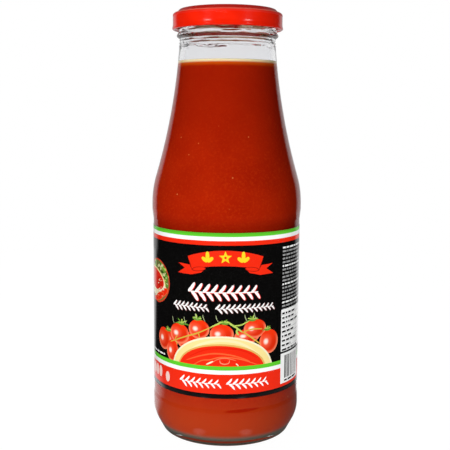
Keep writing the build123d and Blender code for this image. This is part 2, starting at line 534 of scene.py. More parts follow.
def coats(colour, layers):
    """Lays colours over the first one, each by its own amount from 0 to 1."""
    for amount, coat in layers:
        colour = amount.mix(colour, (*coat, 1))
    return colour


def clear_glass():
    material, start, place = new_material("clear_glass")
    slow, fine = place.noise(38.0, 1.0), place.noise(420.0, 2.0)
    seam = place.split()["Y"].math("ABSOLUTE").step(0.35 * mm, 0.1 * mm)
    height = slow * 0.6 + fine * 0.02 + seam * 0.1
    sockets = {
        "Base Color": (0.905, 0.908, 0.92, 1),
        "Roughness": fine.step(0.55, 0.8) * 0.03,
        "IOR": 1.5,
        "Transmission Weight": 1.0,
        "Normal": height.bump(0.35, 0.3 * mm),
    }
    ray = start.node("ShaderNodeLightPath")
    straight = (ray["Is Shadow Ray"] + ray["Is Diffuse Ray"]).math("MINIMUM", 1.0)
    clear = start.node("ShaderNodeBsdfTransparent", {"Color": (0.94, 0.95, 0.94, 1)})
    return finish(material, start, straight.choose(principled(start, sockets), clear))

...

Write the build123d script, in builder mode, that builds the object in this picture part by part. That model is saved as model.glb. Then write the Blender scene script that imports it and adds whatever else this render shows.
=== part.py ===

...

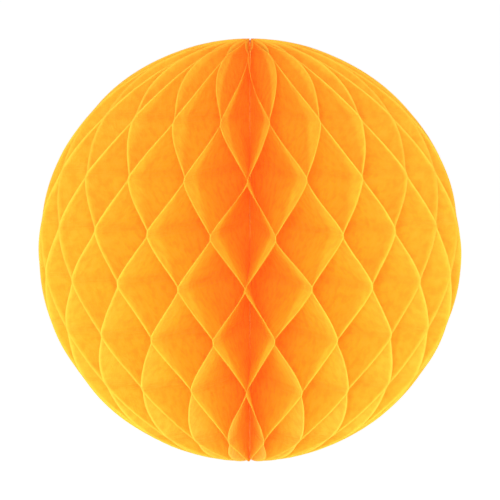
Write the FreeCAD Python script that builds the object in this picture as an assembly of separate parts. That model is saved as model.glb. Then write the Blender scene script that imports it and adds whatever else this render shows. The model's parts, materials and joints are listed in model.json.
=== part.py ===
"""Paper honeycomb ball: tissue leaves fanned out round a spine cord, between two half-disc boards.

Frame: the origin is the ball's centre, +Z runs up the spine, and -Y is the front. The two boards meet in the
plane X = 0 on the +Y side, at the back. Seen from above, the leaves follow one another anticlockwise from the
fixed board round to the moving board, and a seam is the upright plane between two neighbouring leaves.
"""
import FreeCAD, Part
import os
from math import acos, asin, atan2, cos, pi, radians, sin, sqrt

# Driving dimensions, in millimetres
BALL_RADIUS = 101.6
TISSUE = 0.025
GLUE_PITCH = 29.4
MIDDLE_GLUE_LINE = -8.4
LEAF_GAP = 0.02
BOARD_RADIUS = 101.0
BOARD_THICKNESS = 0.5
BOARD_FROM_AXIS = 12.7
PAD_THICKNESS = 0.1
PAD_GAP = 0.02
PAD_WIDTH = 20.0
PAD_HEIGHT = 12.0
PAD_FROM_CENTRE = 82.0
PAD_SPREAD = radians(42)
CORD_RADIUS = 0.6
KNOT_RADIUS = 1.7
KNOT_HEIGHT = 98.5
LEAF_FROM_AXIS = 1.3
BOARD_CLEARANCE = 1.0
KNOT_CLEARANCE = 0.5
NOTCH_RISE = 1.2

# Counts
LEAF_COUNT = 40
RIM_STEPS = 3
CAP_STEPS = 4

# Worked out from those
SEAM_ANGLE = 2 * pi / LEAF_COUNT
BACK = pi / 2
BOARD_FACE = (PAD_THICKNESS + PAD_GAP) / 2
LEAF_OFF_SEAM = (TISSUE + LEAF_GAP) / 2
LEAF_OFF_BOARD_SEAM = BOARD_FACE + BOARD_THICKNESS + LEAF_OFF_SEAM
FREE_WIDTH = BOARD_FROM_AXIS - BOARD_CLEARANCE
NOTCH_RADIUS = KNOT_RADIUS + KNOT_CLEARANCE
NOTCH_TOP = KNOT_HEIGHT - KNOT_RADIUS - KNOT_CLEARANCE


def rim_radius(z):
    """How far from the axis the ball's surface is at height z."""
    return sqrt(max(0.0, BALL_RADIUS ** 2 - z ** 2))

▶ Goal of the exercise
In the listing above, find the line containing "Keep writing the" and the line containing "return colour", then quote both, plus every line between them, exactly as written.

▶ Result
Keep writing the build123d and Blender code for this image. This is part 2, starting at line 534 of scene.py. More parts follow.
def coats(colour, layers):
    """Lays colours over the first one, each by its own amount from 0 to 1."""
    for amount, coat in layers:
        colour = amount.mix(colour, (*coat, 1))
    return colour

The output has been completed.